## Task description
In full and without alteration, repeat the material.

>> BEGIN

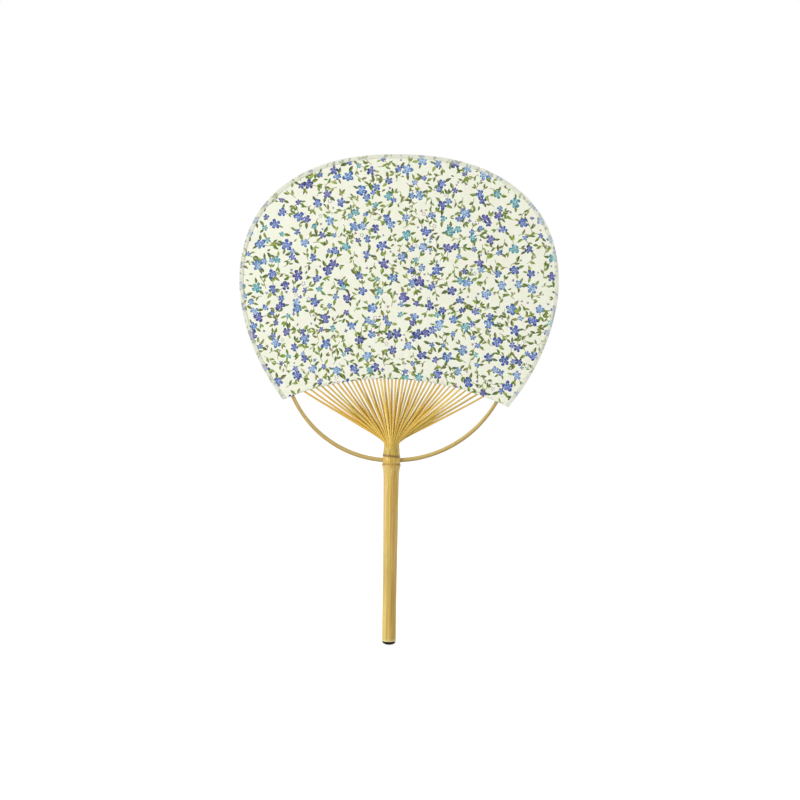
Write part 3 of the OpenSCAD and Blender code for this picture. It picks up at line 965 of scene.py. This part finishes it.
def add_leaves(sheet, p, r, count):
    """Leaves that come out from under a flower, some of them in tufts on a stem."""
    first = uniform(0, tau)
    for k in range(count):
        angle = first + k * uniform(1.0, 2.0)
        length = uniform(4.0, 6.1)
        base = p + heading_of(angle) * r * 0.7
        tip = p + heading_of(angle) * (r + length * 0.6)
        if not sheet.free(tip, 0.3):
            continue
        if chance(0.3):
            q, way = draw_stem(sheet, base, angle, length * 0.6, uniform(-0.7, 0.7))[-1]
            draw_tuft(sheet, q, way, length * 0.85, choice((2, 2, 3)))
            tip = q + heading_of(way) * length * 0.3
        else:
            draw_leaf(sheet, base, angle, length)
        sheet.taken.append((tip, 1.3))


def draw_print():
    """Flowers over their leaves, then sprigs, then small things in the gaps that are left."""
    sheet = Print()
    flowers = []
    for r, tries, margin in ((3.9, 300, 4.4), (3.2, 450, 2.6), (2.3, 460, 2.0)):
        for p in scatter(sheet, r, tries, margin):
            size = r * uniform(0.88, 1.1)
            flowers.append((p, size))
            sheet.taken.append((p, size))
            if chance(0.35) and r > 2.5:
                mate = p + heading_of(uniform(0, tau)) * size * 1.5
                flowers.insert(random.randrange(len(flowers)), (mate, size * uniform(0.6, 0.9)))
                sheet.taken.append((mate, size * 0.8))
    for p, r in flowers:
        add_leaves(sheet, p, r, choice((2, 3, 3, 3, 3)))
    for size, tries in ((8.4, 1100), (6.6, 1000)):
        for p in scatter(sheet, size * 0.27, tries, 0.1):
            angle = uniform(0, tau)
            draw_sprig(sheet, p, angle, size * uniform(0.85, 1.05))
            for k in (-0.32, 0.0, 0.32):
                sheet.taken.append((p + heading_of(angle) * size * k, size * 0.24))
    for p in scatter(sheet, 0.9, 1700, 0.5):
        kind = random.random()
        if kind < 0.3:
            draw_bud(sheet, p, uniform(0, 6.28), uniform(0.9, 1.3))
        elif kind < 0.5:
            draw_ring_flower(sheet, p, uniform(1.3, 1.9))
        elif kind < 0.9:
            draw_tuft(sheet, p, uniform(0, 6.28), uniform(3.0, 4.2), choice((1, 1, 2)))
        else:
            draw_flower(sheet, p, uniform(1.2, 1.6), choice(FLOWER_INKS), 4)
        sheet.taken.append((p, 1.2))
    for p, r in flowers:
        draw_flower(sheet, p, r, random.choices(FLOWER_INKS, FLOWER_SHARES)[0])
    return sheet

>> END

## Correct response
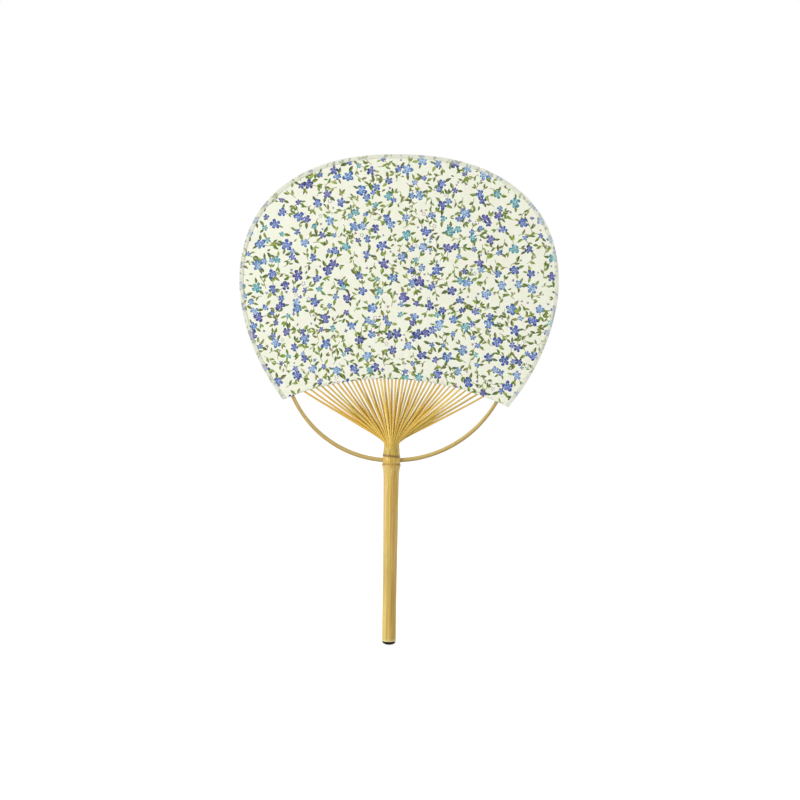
Write part 3 of the OpenSCAD and Blender code for this picture. It picks up at line 965 of scene.py. This part finishes it.
def add_leaves(sheet, p, r, count):
    """Leaves that come out from under a flower, some of them in tufts on a stem."""
    first = uniform(0, tau)
    for k in range(count):
        angle = first + k * uniform(1.0, 2.0)
        length = uniform(4.0, 6.1)
        base = p + heading_of(angle) * r * 0.7
        tip = p + heading_of(angle) * (r + length * 0.6)
        if not sheet.free(tip, 0.3):
            continue
        if chance(0.3):
            q, way = draw_stem(sheet, base, angle, length * 0.6, uniform(-0.7, 0.7))[-1]
            draw_tuft(sheet, q, way, length * 0.85, choice((2, 2, 3)))
            tip = q + heading_of(way) * length * 0.3
        else:
            draw_leaf(sheet, base, angle, length)
        sheet.taken.append((tip, 1.3))


def draw_print():
    """Flowers over their leaves, then sprigs, then small things in the gaps that are left."""
    sheet = Print()
    flowers = []
    for r, tries, margin in ((3.9, 300, 4.4), (3.2, 450, 2.6), (2.3, 460, 2.0)):
        for p in scatter(sheet, r, tries, margin):
            size = r * uniform(0.88, 1.1)
            flowers.append((p, size))
            sheet.taken.append((p, size))
            if chance(0.35) and r > 2.5:
                mate = p + heading_of(uniform(0, tau)) * size * 1.5
                flowers.insert(random.randrange(len(flowers)), (mate, size * uniform(0.6, 0.9)))
                sheet.taken.append((mate, size * 0.8))
    for p, r in flowers:
        add_leaves(sheet, p, r, choice((2, 3, 3, 3, 3)))
    for size, tries in ((8.4, 1100), (6.6, 1000)):
        for p in scatter(sheet, size * 0.27, tries, 0.1):
            angle = uniform(0, tau)
            draw_sprig(sheet, p, angle, size * uniform(0.85, 1.05))
            for k in (-0.32, 0.0, 0.32):
                sheet.taken.append((p + heading_of(angle) * size * k, size * 0.24))
    for p in scatter(sheet, 0.9, 1700, 0.5):
        kind = random.random()
        if kind < 0.3:
            draw_bud(sheet, p, uniform(0, 6.28), uniform(0.9, 1.3))
        elif kind < 0.5:
            draw_ring_flower(sheet, p, uniform(1.3, 1.9))
        elif kind < 0.9:
            draw_tuft(sheet, p, uniform(0, 6.28), uniform(3.0, 4.2), choice((1, 1, 2)))
        else:
            draw_flower(sheet, p, uniform(1.2, 1.6), choice(FLOWER_INKS), 4)
        sheet.taken.append((p, 1.2))
    for p, r in flowers:
        draw_flower(sheet, p, r, random.choices(FLOWER_INKS, FLOWER_SHARES)[0])
    return sheet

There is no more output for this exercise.